Update: Some new results on lower bounds on $(n,r)$-arcs in $PG(2,q)$ for $q\le 31$

TL;DR

This paper improves lower bounds on the maximum size of certain point sets in projective planes over finite fields using explicit constructions and automorphism analysis.

Contribution

It provides new lower bounds for $m_r(2,q)$ in $PG(2,q)$ for various q and r, and analyzes automorphism groups of hypothetical arcs.

Findings

Improved lower bounds for $m_r(2,q)$ in several cases.

Most considered arcs are shown to be rigid or have limited automorphism groups.

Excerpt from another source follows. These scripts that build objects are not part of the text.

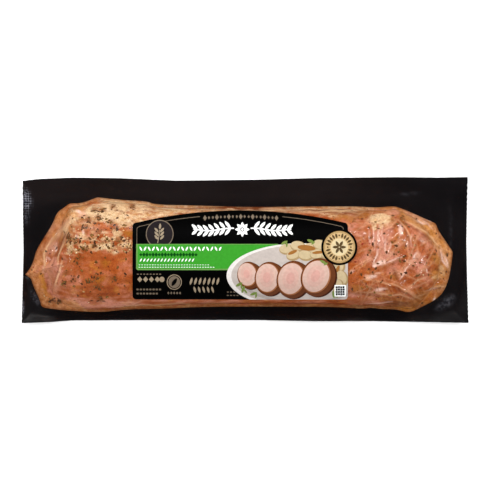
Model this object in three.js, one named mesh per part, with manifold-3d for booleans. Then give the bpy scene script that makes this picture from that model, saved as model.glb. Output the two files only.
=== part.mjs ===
// A seasoned pork loin in its vacuum pack, lying face up: a black backing film, the loin sealed under clear
// film, the clear film's welded rim and a die-cut label on top. Millimetres, +Z up, +X along the pack, and
// +Y to the fat-capped side. The origin is on the table, under the middle of the pack.

import * as THREE from "three";
import { mergeVertices } from "three/addons/utils/BufferGeometryUtils.js";
import Module from "manifold-3d";

const wasm = await Module();
wasm.setup();

// Driving dimensions of the pack.
const PACK_LENGTH = 322.6;
const PACK_WIDTH = 105.6;
const BACKING_THICKNESS = 0.5;
const RIM_FILM_THICKNESS = 0.4;
const PIECE_GAP = 0.3;
const EDGE_LIFT = 1.5; // how far the cut edge lifts off the table on the whole
const CORNER_CURL = 2.1; // and how much more it lifts at the corners

// How far the cut edge is drawn in from the full length and width, at places along each side.
const BACK_INSET = [
  [-161.3, 2.8], [-150, 1.5], [-125, 0.4], [-90, 0.9], [-50, 2.6], [-30, 2.4], [10, 1.9], [50, 0.7],
  [110, 0.1], [140, 0.4], [161.3, 0],
];
const FRONT_INSET = [
  [-161.3, 0], [-140, 0.8], [-125, 2], [-70, 2.3], [10, 2.2], [50, 1.4], [90, 1.5], [130, 0.8], [161.3, 0.2],
];
const LEFT_INSET = [[-52.8, 0], [-25, 0.6], [0, 1.2], [25, 0.8], [52.8, 0.6]];
const RIGHT_INSET = [[-52.8, 0.2], [-25, 1], [5, 1.6], [25, 1.3], [52.8, 0.7]];

// Driving dimensions of the sealed loin.
const LOIN_HEIGHT = 39.2; // crown above the table
const LEFT_FALL = 0.8; // how much lower the crown lies at the two ends of its spine
const RIGHT_FALL = 1.2;
const SPINE = { left: -116, right: 110, y: -5 };
const SKIRT_RINGS = 3;
const DOME_RINGS = 18;
const RING_CROWDING = 1.5; // above 1, the dome's rings crowd towards its steep foot
const CAP_SHARE = 0.93; // the rings stop this share of the way from the skirt to the spine
const FINE_STEP = 4.2; // spacing of the outline's points at the two ends
const COARSE_STEP = 11; // and along the plain sides
const SIDE_SKIRT = 2; // width of the low film skirt round the loin's foot
const LEFT_SKIRT = { width: 13, from: -122, to: -152 };
const RIGHT_SKIRT = { width: 8, from: 118, to: 144 };
const SKIRT_FOOT = 0.6; // height of the skirt's outer edge
const SKIRT_RISE = 1.2; // how much higher its inner edge is, at a width of nothing
const SKIRT_SLOPE = 0.42; // and how much that grows with its width
const SHOULDER_POWER = 3; // higher makes squarer shoulders
const SWELL = 0.45; // depth of the slow bulges in the meat beside the label

// The loin's outline on the backing, as the corners that its curve rounds off, from the drawn-out tip of the
// film at the left, over the fat-capped back edge, to the blunt right end and home along the front edge.
const OUTLINE = [
  [-159.4, -17.6], [-158, -16.6], [-153.4, -9.5], [-151.2, -0.5], [-147, 6.5], [-139, 19.2], [-136.2, 27.4],
  [-129.8, 31.6], [-126.8, 34.2], [-118, 33.9], [-107.2, 38.3], [-105.2, 38.2], [-88, 36.3], [-70.5, 35.5],
  [-65, 33], [-40, 32.6], [0, 31.2], [80, 32], [94, 30.8], [105, 31.9], [110.5, 31.5], [134.8, 20.6],
  [137.6, 19.5], [139.6, 13.8], [149.6, -0.4], [150, -2], [148.6, -13], [146.2, -24.5], [140.5, -34.5],
  [124, -43], [118, -45.6], [109, -42.9], [98, -42.9], [91, -41.7], [84, -42.7], [70, -41.4], [40, -41],
  [-30, -41], [-60, -42.6], [-84, -42.8], [-104, -45.2], [-128, -44], [-144, -42.2], [-147.6, -40.6],
  [-147.8, -37.4], [-153.6, -25], [-154.6, -20.6], [-158, -18.6],
];
const CORNER_PASSES = 3;

// Folds that the film and the meat under it stand up in. Each runs along its points.
const FOLDS = [
  { path: [[-131, 22], [-143, 2], [-144, -20], [-145, -32]], width: 2.4, height: 1.7 }, // left end, outer
  { path: [[-129, 9], [-134, -4], [-137, -16]], width: 2, height: 1.1 }, // left end, middle
  { path: [[-131, -11], [-137, -26]], width: 2.2, height: 1.6 }, // left end, inner
  { path: [[-128, 26], [-120, 24], [-112, 27]], width: 2.6, height: 1.1 }, // foot of the fat cap
  { path: [[108, 25], [119, 18], [134, 6], [140, -4]], width: 2.8, height: 1.6 }, // behind the right rim
  { path: [[109, 22], [117, 12], [123, 3], [130, -4]], width: 2, height: 1 }, // right end, middle
  { path: [[106, -12], [111, -24], [117, -10]], width: 2, height: 1.2 }, // tuck in the front
  { path: [[89, -25], [109, -27], [120, -32], [135, -37]], width: 2.6, height: 1.9 }, // long front fold
  { path: [[122, -26], [135, -20]], width: 2.2, height: 1.2 }, // right end, front
  { path: [[141, 2], [146, -12], [141, -21]], width: 2.2, height: 1.4 }, // right end, outer
  { path: [[97, 17], [95, 2], [92, -12]], width: 2.2, height: 0.9 }, // under the fat patch
  { path: [[104, -8], [116, -2]], width: 2, height: 0.8 }, // right end, short
];

// Herb and pepper flakes large enough to stand up under the film.
const FLAKE_COUNT = 68;
const FLAKE_SIZE = [1.9, 0.9, 0.5];
const FLAKE_LONGEST = 1.35; // times the size above
const FLAKE_SHORTEST = 0.75;
const FLAKE_FIELD = { left: -140, right: 140, front: -38, back: 32 };
const FLAKE_FROM_EDGE = 9;
const FLAKE_FROM_LABEL = 3.5;
const FLAKE_SPACING = 6;
const FLAKE_SEED = 23;

// Driving dimensions of the label.
const LABEL_THICKNESS = 0.4;
const LABEL_LEFT = -81;
const LABEL_RIGHT = 73.8;
const LABEL_BOTTOM = -35.1;
const LABEL_SHOULDER = 19.4; // where the arched top edge meets the sides
const LABEL_ARCH = 8.7; // rise of the arch over the shoulders
const LABEL_CORNER = 2.5;
const SEAL_CENTRE = [67.6, 2.1]; // the round seal that stands out past the label's right side
const SEAL_RADIUS = 13;
const LABEL_FOOT = 8; // the label stays above this height

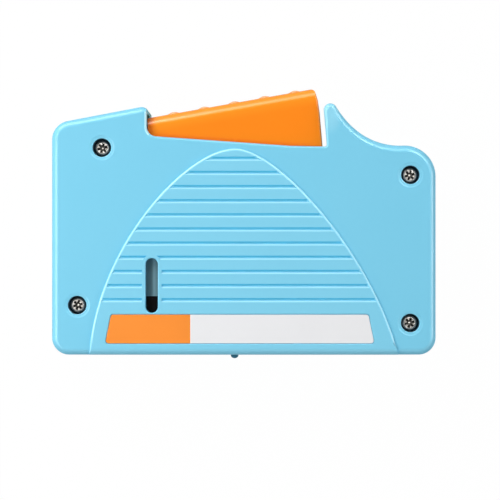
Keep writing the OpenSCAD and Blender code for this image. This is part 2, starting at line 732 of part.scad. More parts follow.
// Return spring: turns round the pin, one leg under the lever and one under the shoulder's roof
module lever_spring() {
    steps = 12;
    coil_r = hinge[1] - lever_line[0][1] + gap + spring_wire / 2;
    low = barrel_top_z + gap + spring_wire / 2;
    leg = 2.4 * coil_r;
    path = concat(
        [[leg, -coil_r, low]],
        [for (k = [0:spring_turns * steps + steps / 2])
            let (p = coil_r * turn(-90 - k * 360 / steps))
            [p[0], p[1], low + spring_pitch * k / steps]],
        [[-leg / 2, coil_r, low + spring_pitch * (spring_turns + 1 / 2)]]
    );
    function tangent(i) = unit(path[min(i + 1, len(path) - 1)] - path[max(i - 1, 0)]);
    rings = [for (i = [0:len(path) - 1])
        let (t = tangent(i), u = unit(cross(t, [0, 0, 1])), v = cross(u, t))
        [for (k = [5:-1:0]) path[i] + spring_wire / 2 * (cos(60 * k) * u + sin(60 * k) * v)]];
    echo(spring_gap = spring_pitch - spring_wire);
    color("silver") from_edge() translate([hinge[0], hinge[1], 0]) skin(rings, 0);
}

// Gears
ratchet_r = hub_r - boss_wall / 2;
ratchet_teeth = 16;
ratchet_d = 1;
module drive_gear() {
    arm_r = ratchet_r - ratchet_d - gap;
    arm_w = ratchet_d + gap / 2;
    arm_sweep = 106;
    arm_hook = 112;
    color("Ivory") from_edge() difference() {
        translate([take_up[0], take_up[1], 0]) {
            translate([0, 0, gear_z]) gear(drive_teeth, drive_phase, gear_t);
            for (start = [0, 180]) plate(concat(
                arc([0, 0], arm_r - arm_w, start, start + arm_hook, curve_steps),
                [(arm_r + gap) * turn(start + arm_hook)],
                reversed(arc([0, 0], arm_r, start, start + arm_sweep, curve_steps))
            ), gear_z + gear_t - gap, reel_z - gap);
            rod([0, 0], spindle_dia / 2 + 1, gear_z, reel_z - gap);
        }
        rod(take_up, spindle_dia / 2 + play, 0, case_d);
    }
}
module idler_gear() {
    color("Ivory") from_edge() difference() {
        translate([idler[0], idler[1], 0]) {
            translate([0, 0, gear_z]) gear(idler_small_teeth, idler_phase, rack_z - gear_z);
            translate([0, 0, rack_z]) gear(idler_large_teeth, -90, rack_t);
        }
        rod(idler, idler_pin_dia / 2 + play, 0, case_d);
    }
}
module idler_pin() {
    color("silver") from_edge() rod(idler, idler_pin_dia / 2, inner_back_z - pin_seat + gap, inner_z);
}
module take_up_spindle() {
    color("silver") from_edge() rod(take_up, spindle_dia / 2, inner_back_z - pin_seat + gap, inner_z);
}

// Reels
module take_up_reel() {
    ratchet = [for (k = [0:ratchet_teeth - 1]) each [
        (ratchet_r - ratchet_d) * turn(k * 360 / ratchet_teeth),
        ratchet_r * turn((k + 1 / 8) * 360 / ratchet_teeth)
    ]];
    color("DimGray") from_edge() difference() {
        union() {
            rod(take_up, hub_r, reel_z, reel_top_z);
            rod(take_up, flange_r, reel_z, reel_z + flange_t);
            rod(take_up, flange_r, reel_top_z - flange_t, reel_top_z);
            difference() {
                rod(take_up, ratchet_r + boss_wall, rack_z, reel_z + flange_t / 2);
                translate([take_up[0], take_up[1], 0]) plate(ratchet, 0, reel_z);
            }
        }
        rod(take_up, spindle_dia / 2 + play, 0, case_d);
        for (k = [0:4]) rod(take_up + (hub_r + flange_r) / 2 * turn(72 * k), (flange_r - hub_r) / 4,
            reel_top_z - flange_t - gap, reel_top_z + over);
    }
}
module take_up_roll() {
    color("LightSlateGray") from_edge() ring(take_up, take_up_r, hub_r + play / 2, tape_z, tape_top_z);
}
module supply_reel() {
    color("DimGray") from_edge() difference() {
        union() {
            rod(supply, hub_r, reel_z, tape_top_z + gap);
            rod(supply, supply_r + gap, reel_z, reel_z + flange_t);
        }
        rod(supply, spindle_dia, 0, case_d);
        for (k = [0:5]) rod(supply + (hub_r + supply_r) / 2 * turn(60 * k), (supply_r - hub_r) / 4,
            0, reel_z + flange_t + gap / 2);
    }
}
module supply_roll() {
    color("LightSlateGray") from_edge() ring(supply, supply_r, hub_r + play / 2, tape_z, tape_top_z);
}
module brake_washer() {
    color("Gray") from_edge() ring(supply, hub_r - boss_wall, spindle_dia + play, reel_z - pane_t - gap,
        reel_z - tape_gap);
}

// A leaf that clicks over the take-up reel's flange and keeps it from turning back
click_at = take_up + (drive_r + tooth_tip + post_r + 2 * gap) * turn(-20);
module click_post() rod(click_at, post_r, inner_back_z - wall / 2, reel_z - gap);
module click_spring() {
    leaf = 0.5;
    tip = take_up + (flange_r + 2 * gap) * turn(4);
    heel = click_at - [post_r / 2, 0];
    along = unit(tip - heel);
    side = [along[1], -along[0]];
    color("silver") from_edge() union() {
        plate([heel, heel + leaf * side, tip + leaf * side, tip], reel_z, reel_z + 2 * flange_t);
        rod(click_at, post_r, reel_z - gap, reel_z + flange_t);
    }
}

// Tape guides
module roller(at) {
    color("Ivory") from_edge() difference() {
        rod(at, roller_r, tape_z - tape_gap, tape_top_z + tape_gap);
        rod(at, roller_pin_dia / 2 + play, 0, case_d);
    }
}
module guide_roller_left() roller(roller_left);
module guide_roller_right() roller(roller_right);
module roller_pins() {
    color("silver") from_edge() for (at = [roller_left, roller_right])
        rod(at, roller_pin_dia / 2, cheek_z, cheek_top_z);
}
function tape_path(off) =
    let (
        feed = heading(supply, roller_left)
            + asin((supply_r - roller_r) / norm(roller_left - supply)),
        wind = heading(roller_right, take_up)
            + asin((roller_r - take_up_r) / norm(take_up - roller_right)),
        bend_r = roller_r + tape_gap + off
    )
    concat(
        [supply + (supply_r + tape_gap + off) * turn(feed - 90)],
        arc(roller_left, bend_r, feed - 90, -90, corner_steps),
        arc(roller_right, bend_r, -90, wind - 90, corner_steps),
        [take_up + (take_up_r + tape_gap + off) * turn(wind - 90)]
    );
module tape_span() {
    color("LightSlateGray") from_edge()
        plate(concat(tape_path(tape_t), reversed(tape_path(0))), tape_z, tape_top_z);
}

// The head holds the pad over the window, between two cheeks on the shells' posts
module cheek(z) {
    left = head_posts[0][0] - post_r - cheek_t;
    right = roller_right[0] + post_r + cheek_t;
    top = head_posts[1][1] + post_r + cheek_t;
    difference() {
        plate(rounded([
            [left, head_y, cheek_t],
            [right, head_y, cheek_t],
            [right, roller_right[1] + post_r + cheek_t, post_r],
            [head_posts[1][0] + 2 * post_r, top, post_r],
            [head_posts[1][0] - 2 * post_r, top, post_r],
            [left, head_posts[0][1] + post_r + cheek_t, post_r]
        ]), z, z + cheek_t);
        rod(roller_right, roller_pin_dia / 2 + seat_play, 0, case_d);
        for (at = head_posts) rod(at, peg_r + seat_play, 0, mid_z);
    }
}
module head_frame() {
    left = head_posts[0][0] - post_r - cheek_t;
    throat = [window_w, head_t + 2 * over, window_d];
    bar = [window_w + 2 * wall, wall, cheek_top_z - cheek_z];
    color("DarkSlateGray") from_edge() union() {
        cheek(cheek_z);
        cheek(cheek_top_z - cheek_t);
        difference() {
            translate([left + cheek_t, head_y, cheek_z])
                cube([roller_right[0] - left, head_t, cheek_top_z - cheek_z]);
            translate([window_x - window_w / 2, head_y - over, window_low_z]) cube(throat);
        }
        translate([window_x - bar[0] / 2, pad_y + pad_t, cheek_z]) cube(bar);
    }
}
module wipe_pad() {
    size = [window_w + wall, pad_t, tape_w];
    color("DimGray") from_edge() translate([window_x - size[0] / 2, pad_y, tape_z]) cube(size);
}

// Shutter with its thumb ridge and its rack
module shutter() {
    left = window_x - shutter_travel - ridge_w - 2 * gap - over;
    right = window_x + window_w / 2 + 1.5;
    low_z = rack_z;
    high_z = reel_top_z;
    pitch = PI * tooth_module;
    rack_left = idler[0] - 1.5 * pitch;
    rack_right = idler[0] + shutter_travel + 1.5 * pitch;
    half_root = pitch / 4 + tooth_root * tan(pressure) - tooth_play / 4;
    half_tip = pitch / 4 - tooth_tip * tan(pressure) - tooth_play / 4;
    teeth = floor((rack_right - rack_left) / pitch);
    color("SkyBlue") from_edge() union() {
        translate([left, shutter_y, low_z]) cube([right - left, shutter_t, high_z - low_z]);
        plate(concat(
            [[rack_right, rack_y - tooth_root], [right - over, rack_y - tooth_root]],
            [[right - over, shutter_y], [rack_right, shutter_y]]
        ), rack_z, rack_z + rack_t);
        for (k = [0:teeth - 1]) let (x = idler[0] + (k - 3 / 2 + 1) * pitch)
            plate([
                [x + half_root, rack_y - tooth_root - tape_gap],
                [x + half_tip, rack_y + tooth_tip],
                [x - half_tip, rack_y + tooth_tip],
                [x - half_root, rack_y - tooth_root - tape_gap]
            ], rack_z, rack_z + rack_t);
        ridge();
    }
}
module ridge() {
    inner = window_d - 2 * gap;
    half = ridge_w / 2;
    translate([window_x, 0, tape_mid_z - inner / 2]) linear_extrude(inner) polygon(concat(
        [[half, shutter_y + gap], [-half, shutter_y + gap]],
        arc([0, half - ridge_h], half, 180, 360, 2 * corner_steps)
    ));
}

front_shell();
rear_shell();
case_screws();
label();
sight_window();
lever();
lever_pin();
lever_spring();
drive_gear();
idler_gear();
idler_pin();
take_up_spindle();
take_up_reel();
take_up_roll();
click_spring();
supply_reel();
supply_roll();
brake_washer();
guide_roller_left();
guide_roller_right();
roller_pins();
tape_span();
head_frame();
wipe_pad();
shutter();
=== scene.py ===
"""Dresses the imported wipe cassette: shells, lever, screws, label, tape, finishes, light and camera.

Sizes are in millimetres, measured from the middle of the window edge, and become metres in the
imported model's frame when a mesh is made.
"""

import logging
import math
from collections.abc import Callable, Sequence
from dataclasses import dataclass
from enum import Enum

import bmesh
import bpy
from mathutils import Matrix, Vector


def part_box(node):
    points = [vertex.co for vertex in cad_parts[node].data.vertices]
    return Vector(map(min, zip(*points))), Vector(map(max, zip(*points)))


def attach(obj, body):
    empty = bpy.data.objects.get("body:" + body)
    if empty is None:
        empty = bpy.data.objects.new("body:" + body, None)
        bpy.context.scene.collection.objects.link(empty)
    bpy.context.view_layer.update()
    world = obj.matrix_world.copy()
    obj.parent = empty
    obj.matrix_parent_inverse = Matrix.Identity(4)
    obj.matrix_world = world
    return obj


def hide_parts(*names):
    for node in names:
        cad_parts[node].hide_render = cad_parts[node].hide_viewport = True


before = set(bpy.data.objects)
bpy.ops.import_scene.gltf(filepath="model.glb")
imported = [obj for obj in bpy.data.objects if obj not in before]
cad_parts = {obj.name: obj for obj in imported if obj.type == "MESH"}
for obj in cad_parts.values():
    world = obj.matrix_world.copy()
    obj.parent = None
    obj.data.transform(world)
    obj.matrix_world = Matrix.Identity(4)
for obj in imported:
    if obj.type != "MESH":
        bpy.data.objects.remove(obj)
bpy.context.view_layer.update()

MM = 0.001
EDGE_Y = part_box("front_shell")[0].y
OVER = 1.0
WHITE = (1, 1, 1, 1)

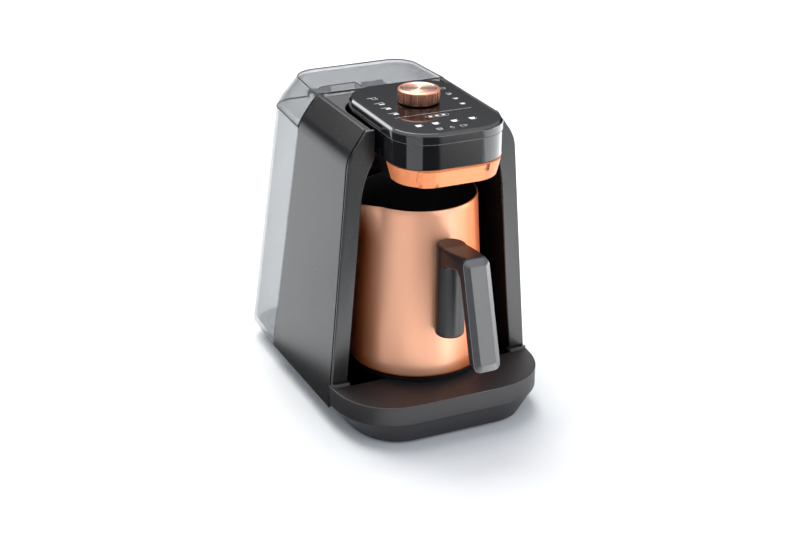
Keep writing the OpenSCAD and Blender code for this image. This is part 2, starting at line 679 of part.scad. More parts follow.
// Socket under the shelf that takes the spigot, with the pin that opens the valve
module tank_socket() color([0.12, 0.12, 0.13]) on_axis() translate([0, spigot_y, 0]) difference() {
    union() {
        translate([0, 0, pan_floor + 0.1]) cylinder(r = socket_r, h = shelf_z - shelf_t - pan_floor - 0.2);
        translate([0, 0, hose_z]) rotate([90, 0, 0]) cylinder(r = 1.7, h = socket_r + 6);
        translate([0, 0, hose_z]) rotate([90, 0, 0]) cylinder(r = 2.6, h = socket_r + 1.5);
    }
    difference() {
        translate([0, 0, pan_floor + 2]) cylinder(r = spigot_r + 1.7, h = big);
        cylinder(r = 1.6, h = pin_top);
    }
    translate([0, 0, hose_z]) rotate([90, 0, 0]) cylinder(r = 1, h = socket_r + 8);
}

// Seal between spigot and socket
module tank_seal() color([0.25, 0.12, 0.08]) on_axis() translate([0, spigot_y, shelf_z - shelf_t - 2.6]) difference() {
    cylinder(r = spigot_r + 1.65, h = 1.8);
    translate([0, 0, -1]) cylinder(r = spigot_r + run_gap, h = 4);
}

// Head housing: glossy shell with a flange for the board, a sleeve for the band and two ears
module head_housing() color([0.08, 0.08, 0.09]) on_axis() difference() {
    union() {
        along_z(band_top + seat_gap, housing_z) polygon(head_plan(0.5));
        along_z(floor_z + floor_t + seat_gap, band_top + 1) polygon(head_plan(sleeve_in));
        for (s = [-1, 1]) translate([s > 0 ? head_w / 2 - 4 : -slot_half - 2.4, -13, ear_z])
            cube([slot_half + 6.4 - head_w / 2, 50, 2]);
    }
    along_z(band_top + 2, housing_z - 2.5) polygon(head_plan(3));
    along_z(floor_z, band_top + 3) polygon(head_plan(sleeve_in + 1.6));
    along_z(housing_z - 3, housing_z + 1) polygon(head_plan(board_in + 1.6));
    translate([0, 20, delivery_z]) rotate([-90, 0, 0]) cylinder(r = hose_r + 0.4, h = 40);
}

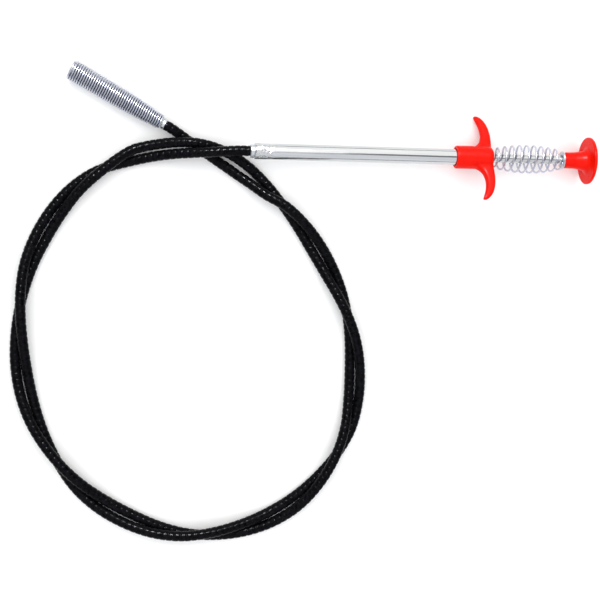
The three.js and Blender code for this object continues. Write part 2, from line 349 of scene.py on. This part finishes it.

Explicit constructions using automorphisms and linear programming.

Abstract

An $(n,r)$-arc in $PG(2,q)$ is a set $B$ of points in $PG(2,q)$ such that each line in $PG(2,q)$ contains at most $r$ elements of $B$ and such that there is at least one line containing exactly $r$ elements of $B$. The value $m_r(2,q)$ denotes the maximal number $n$ of points in the projective geometry $PG(2,q)$ for which an $(n,r)$-arc exists. By explicitly constructing $(n,r)$-arcs using prescribed automorphisms and integer linear programming we obtain some improved lower bounds for $m_r(2,q)$: $m_{10}(2,16)\ge 144$, $m_3(2,25)\ge 39$, $m_{18}(2,25)\ge 418$, $m_9(2,27)\ge 201$, $m_{14}(2,29)\ge 364$, $m_{25}(2,29)\ge 697$, $m_{25}(2,31)\ge 734$. Furthermore, we show by systematically excluding possible automorphisms that putative $(44,5)$-arcs, $(90,9)$-arcs in $PG(2,11)$, and $(39,4)$-arcs in $PG(2,13)$ -- in case of their existence -- are rigid, i.e. they all would only admit the trivial automorphism group of order $1$. In addition, putative $(50,5)$-arcs, $(65,6)$-arcs, $(119,10)$-arcs, $(133,11)$-arcs, and $(146,12)$-arcs in $PG(2,13)$ would be rigid or would admit a unique automorphism group (up to conjugation) of order $2$.